Creating a complete inventory is an important step even though you may only be able to provide a summary in a Federal DMP due to length ( most less than two pages some only one paragraph) .
What is research purpose?
What type of data is it?
Examples: Spatial, temporal, observational, experimental, survey responses, etc.
How will the data be collected?
Examples: recorded interviews, surveys, models, sensors, image analysis, DNA sequencing, word counts, camera traps, etc.
How will the data be saved and opened?
(i.e. file types and file formats)
Example file types: text, spreadsheets, databases, digital images, sound files, digital video, computer code, algorithms, etc.
Example file formats: PDF (portable document format), .csv (comma separated values), .docx (Microsoft Word), .txt (plain text), etc.
How much data will be generated for this research?
How long will the data be collected and how often will it change?
Are you using data that someone else produced? If so, where is it from?
Who is responsible for managing the data? Who will ensure that the data management plan is carried out?
Various methods can be used to keep data organized. Some of these are simple things we do every day such as saving a new version of a draft using "Save As..." instead of "Save" while others require commitment and planning to implement. File management systems are a trade-off: while they take time to set up, they will save you time later by reducing errors.
While data organization and quality control methods are very important, they should not take up a significant portion of your federal DMP. As with all sections of the Federal DMP you will need to summarize.
Version control, also known as "file versioning", is when you save an updated file as a new file instead of overwriting the old file. This lets you "revert" back to an earlier version if needed. While this process can be done by hand it is much easier (and safer) to have a machine assist you. ( e.g. Git)
What documentation will you be creating in order to make the data understandable by other researchers?

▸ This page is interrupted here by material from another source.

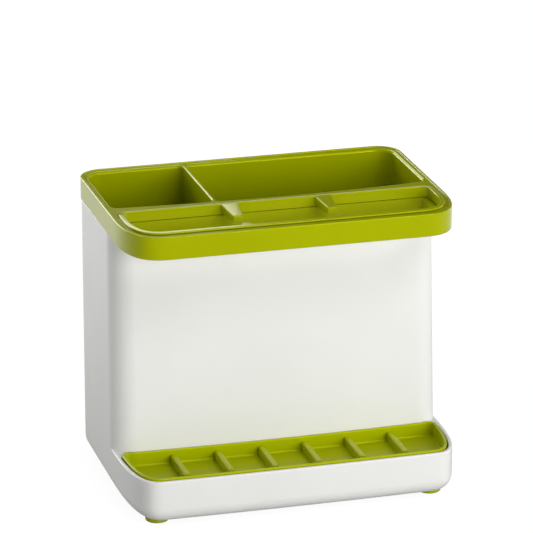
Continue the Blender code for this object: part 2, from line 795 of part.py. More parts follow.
def tray_corner():
    """Centres of the bin's and the tray's right corners, and the angle of the line that
    joins them."""
    half, front = bin_size(SHELF_Z)
    bin_x = half - BODY_FRONT_RADIUS
    bin_y = front + BODY_FRONT_RADIUS
    x = half - BODY_WALL - TRAY_GAP - TRAY_BACK_RADIUS
    distance = BODY_FRONT_RADIUS + TRAY_BACK_GAP + TRAY_BACK_RADIUS
    meet = math.acos((x - bin_x) / distance)
    return bin_x, bin_y, x, bin_y - distance * math.sin(meet), meet


def tray_back(inward):
    """Back edge of the tray from right to left, with round corners that meet the
    hollow left by the bin's round corners."""
    half, front = bin_size(SHELF_Z)
    bin_x, bin_y, x, y, meet = tray_corner()
    bin_radius = BODY_FRONT_RADIUS + TRAY_BACK_GAP
    right = []
    for angle in spaced(0, math.pi - meet, SMALL_CORNER_STEPS):
        radius = TRAY_BACK_RADIUS - inward
        right.append((x + radius * math.cos(angle), y + radius * math.sin(angle)))
    for angle in spaced(meet, math.pi / 2, SMALL_CORNER_STEPS)[1:]:
        radius = bin_radius + inward
        right.append((bin_x + radius * math.cos(angle), bin_y - radius * math.sin(angle)))
    middle = [(px, right[-1][1]) for px in spaced(right[-1][0], -right[-1][0], FRONT_STEPS)[1:-1]]
    left = [(-px, py) for px, py in reversed(right)]
    return bowed(right + middle + left, BODY_BOW, half)


def tray_outline(inward=0.0):
    back = tray_back(inward)
    widest = shelf_path(BODY_WALL + TRAY_GAP)
    skip = sum(1 for x, y in widest if x < 0 and y > tray_back(0.0)[0][1])
    front = shelf_path(BODY_WALL + TRAY_GAP + inward)
    return front[skip:len(front) - skip] + back


def build_tray(material):
    """Shallow drip tray with a rounded lip and level ribs."""
    shell = Shell()
    profile = [(e, TRAY_BOTTOM_Z + z) for e, z in fillet(TRAY_BOTTOM_ROUND, EDGE_STEPS + 1)]
    lip = [(e, TRAY_TOP_Z - drop) for e, drop in reversed(fillet(TRAY_LIP_ROUND, EDGE_STEPS))]
    profile += lip + [(TRAY_WALL - e, z) for e, z in reversed(lip)]
    for edge, height in reversed(fillet(TRAY_FLOOR_ROUND, EDGE_STEPS)):
        profile.append((TRAY_WALL + edge, TRAY_FLOOR_Z + height))
    rings = [shell.ring(tray_outline(inward), z) for inward, z in profile]
    shell.strips(rings)
    shell.flat(rings[0])
    shell.flat(rings[-1])
    tray = shell.finish("drip_tray", material)
    combine(tray, build_tray_ribs(), "UNION")
    return tray


def build_tray_ribs():
    """Ribs that run forward from the back wall of the tray and end short of its front."""
    shell = Shell()
    half, front = bin_size(SHELF_Z)
    for i in range(RIB_COUNT):
        x = (i - (RIB_COUNT - 1) / 2) * RIB_PITCH + RIB_SHIFT
        wall_y = front - TRAY_BACK_GAP - BODY_BOW * (1 - (x / half) ** 2)
        add_rib(shell, x, wall_y - TRAY_WALL - RIB_LENGTH, wall_y - TRAY_WALL / 2)
    return shell.finish("tray_ribs")


def add_rib(shell, x, front_y, back_y):
    """Level rib between two places along Y, with round edges on its top and its tip."""
    bottom = TRAY_FLOOR_Z - TRAY_FLOOR / 2
    top = TRAY_TOP_Z - RIB_TOP_DROP
    thick = RIB_THICKNESS / 2
    outline = [(thick, bottom)]
    for edge, drop in reversed(fillet(RIB_EDGE_ROUND, EDGE_STEPS)):
        outline.append((thick - edge, top - drop))
    rings = []
    for pull, ahead in fillet(RIB_EDGE_ROUND, EDGE_STEPS) + [(0.0, back_y - front_y)]:
        right = [(across * (thick - pull) / thick, z) for across, z in reversed(outline)]
        places = [(-across, z) for across, z in reversed(right)] + right
        rings.append([shell.mesh.verts.new((x + px, front_y + ahead, pz)) for px, pz in places])
    shell.strips(rings)
    shell.flat(rings[0])
    shell.flat(rings[-1])


def build_feet(material):
    names = ("foot_front_left", "foot_front_right", "foot_back_left", "foot_back_right")
    for name, place in zip(names, foot_places()):
        build_foot(name, place, material)


def clear_scene():
    for thing in list(bpy.data.objects):
        bpy.data.objects.remove(thing, do_unlink=True)


def main():
    clear_scene()
    build_body(white_plastic())
    build_organiser(gloss_green_plastic())
    build_insert(gloss_green_plastic())
    build_tray(satin_green_plastic())
    build_feet(green_rubber())


main()
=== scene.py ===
import math

import bmesh
import bpy
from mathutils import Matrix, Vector


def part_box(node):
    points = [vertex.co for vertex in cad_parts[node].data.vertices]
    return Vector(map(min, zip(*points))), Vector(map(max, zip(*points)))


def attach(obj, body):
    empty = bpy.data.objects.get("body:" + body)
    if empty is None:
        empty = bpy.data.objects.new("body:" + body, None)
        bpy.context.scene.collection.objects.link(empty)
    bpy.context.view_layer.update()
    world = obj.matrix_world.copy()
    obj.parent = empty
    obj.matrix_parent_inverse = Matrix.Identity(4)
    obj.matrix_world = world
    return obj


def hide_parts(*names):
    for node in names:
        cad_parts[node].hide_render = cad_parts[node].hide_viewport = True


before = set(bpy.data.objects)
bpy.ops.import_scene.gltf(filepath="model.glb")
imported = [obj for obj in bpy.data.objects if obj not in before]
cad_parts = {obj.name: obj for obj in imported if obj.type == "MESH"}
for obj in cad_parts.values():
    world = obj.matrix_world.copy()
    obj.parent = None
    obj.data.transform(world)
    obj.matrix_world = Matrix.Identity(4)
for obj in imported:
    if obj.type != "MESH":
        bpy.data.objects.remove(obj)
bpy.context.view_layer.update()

mm = 0.001
planSizes = {  # a value that ends in Steps is how many straight stretches a curve or a wall has
    "frontSteps": 24, "backSteps": 12, "roundSteps": 6,
    "rimSteps": 32,  # the rim and the slot share it, so that the groove between them closes
    "circle": 2,  # power of a round corner; a higher one is squarer
    "turnLimit": 0.7,  # keeps an outline that is moved sideways from spiking at a corner
    "sharpAngle": 38,  # degrees; an edge that turns more than this stays sharp
}


# plan curves: every outline runs left side, front, right side, back

def spaced(start, end, steps):
    return [start + (end - start) * i / steps for i in range(steps + 1)]


def cornerRun(x, y, side, end, reach, steps):
    # quarter corner about (x, y); reach is (along x, along y, power)
    reachX, reachY, power = reach
    points = []
    for i in range(steps + 1):
        angle = math.pi / 2 * i / steps
        across = reachX * (math.cos(angle) ** (2 / power) if i < steps else 0)
        along = reachY * math.sin(angle) ** (2 / power)
        points.append((x + side * across, y + end * along))
    return points


def mirrored(points):
    return [(-x, y) for x, y in reversed(points)]


def bowed(points, bow, half):
    return [(x, y - bow * (1 - (x / half) ** 2)) for x, y in points]


def frontRun(half, front, reach, steps, bow=0):
    left = cornerRun(-half + reach[0], front + reach[1], -1, -1, reach, steps)
    flat = spaced(-half + reach[0], half - reach[0], planSizes["frontSteps"])
    middle = [(x, front) for x in flat[1:-1]]
    return bowed(left + middle + mirrored(left), bow, half)


def backRun(half, back, radius, steps):
    reach = (radius, radius, planSizes["circle"])
    right = cornerRun(half - radius, back - radius, 1, 1, reach, steps)
    flat = spaced(half - radius, radius - half, planSizes["backSteps"])
    middle = [(x, back) for x in flat[1:-1]]
    return right + middle + mirrored(right)


def offsetLoop(points, distance):
    # closed outline moved inwards along its own normals, outwards if negative
    moved = []
    for i, here in enumerate(points):
        before = Vector(points[i - 1])
        here = Vector(here)
        after = Vector(points[(i + 1) % len(points)])
        first = (here - before).normalized()
        second = (after - here).normalized()
        normal = Vector((-first.y - second.y, first.x + second.x)).normalized()
        stretch = 1 / max(normal.dot(Vector((-first.y, first.x))), planSizes["turnLimit"])
        place = here + normal * distance * stretch
        moved.append((place.x, place.y))
    return moved


def quarterRound(radius, steps=planSizes["roundSteps"]):
    # (inset, height) pairs from the flat end up to the upright end
    pairs = []
    for i in range(steps + 1):
        angle = math.pi / 2 * i / steps
        pairs.append((radius * (1 - math.sin(angle)), radius * (1 - math.cos(angle))))
    return pairs


# mesh building

def ring(mesh, points, z):
    return [mesh.verts.new((x, y, z)) for x, y in points]


def bridge(mesh, lower, upper, closed=True):
    for i in range(len(lower) if closed else len(lower) - 1):
        j = (i + 1) % len(lower)
        corners = list(dict.fromkeys([lower[i], lower[j], upper[j], upper[i]]))
        if len(corners) > 2:
            mesh.faces.new(corners)


def bridgeAll(mesh, rings, closed=True):
    for lower, upper in zip(rings, rings[1:]):
        bridge(mesh, lower, upper, closed)


def fillFlat(mesh, *loops):
    edges = []
    for loop in loops:
        for i, here in enumerate(loop):
            pair = (here, loop[(i + 1) % len(loop)])
            edges.append(mesh.edges.get(pair) or mesh.edges.new(pair))
    bmesh.ops.triangle_fill(mesh, use_beauty=True, edges=edges)


def smoothFaces(data):
    data.shade_smooth()
    data.set_sharp_from_angle(angle=math.radians(planSizes["sharpAngle"]))


def meshObject(mesh, name):
    bmesh.ops.recalc_face_normals(mesh, faces=mesh.faces)
    data = bpy.data.meshes.new(name)
    mesh.to_mesh(data)
    mesh.free()
    smoothFaces(data)
    piece = bpy.data.objects.new(name, data)
    bpy.context.scene.collection.objects.link(piece)
    return piece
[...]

Are you using metadata that is standard to your field? How will the metadata be managed and stored?
What file formats will be used? Do these formats conform to an open standard and/or are they proprietary?
Are you using a file format that is standard to your field? If not, how will you document the alternative you are using?
What directory and file naming convention will be used?
What are your local storage and backup procedures? Will this data require secure storage?
It is important to understand that data sharing is an expected part of every data management plan requirement.
There are a few cases when data sharing may not be appropriate. In general data which may compromise research subjects or be tied to intellectual property such as patents, are acceptable exceptions.
Data sharing is expected by both federal funders and an increasing number of journals. Requirements vary widely but there are some universal best practices to use as a starting point.
Data repositories are the best choice for research data sharing, distribution, and preservation.
The Data sharing tab on this guide provides a basic overview of the topic, links to some of the largest and well known data repositories, and tools to help you select a repository.
Data papers are a new type of scholarly publication that provide a citable manuscript and data documentation in one package. The tab on data sharing provides an overview of topic and a selective list of journals that publish these manuscripts.